__Work to complete__. Copy out the lines that include the word "model".

══════════════════════════════

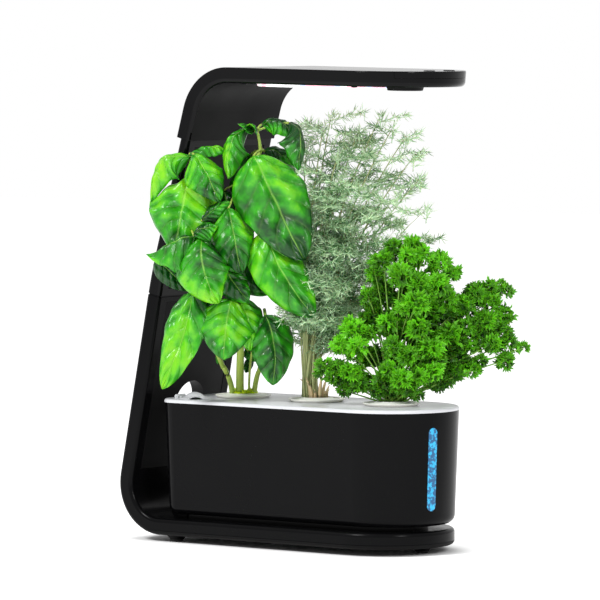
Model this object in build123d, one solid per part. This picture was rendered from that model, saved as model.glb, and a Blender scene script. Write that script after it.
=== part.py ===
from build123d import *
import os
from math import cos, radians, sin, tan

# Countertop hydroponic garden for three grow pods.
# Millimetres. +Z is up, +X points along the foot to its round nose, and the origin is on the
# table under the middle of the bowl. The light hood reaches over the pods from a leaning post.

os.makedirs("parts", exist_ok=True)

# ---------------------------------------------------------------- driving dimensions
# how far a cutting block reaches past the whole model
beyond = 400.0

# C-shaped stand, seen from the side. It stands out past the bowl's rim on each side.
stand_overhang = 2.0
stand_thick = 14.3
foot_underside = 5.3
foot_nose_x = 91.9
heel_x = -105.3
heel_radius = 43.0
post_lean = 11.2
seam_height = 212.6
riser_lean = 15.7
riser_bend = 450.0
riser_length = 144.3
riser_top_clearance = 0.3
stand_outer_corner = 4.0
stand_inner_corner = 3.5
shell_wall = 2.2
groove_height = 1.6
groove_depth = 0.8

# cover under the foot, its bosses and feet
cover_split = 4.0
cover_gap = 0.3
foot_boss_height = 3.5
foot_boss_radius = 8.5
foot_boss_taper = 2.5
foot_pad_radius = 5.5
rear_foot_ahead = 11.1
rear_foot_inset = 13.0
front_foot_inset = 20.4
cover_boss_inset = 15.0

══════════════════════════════

__Worked solution__.
Model this object in build123d, one solid per part. This picture was rendered from that model, saved as model.glb, and a Blender scene script. Write that script after it.
# how far a cutting block reaches past the whole model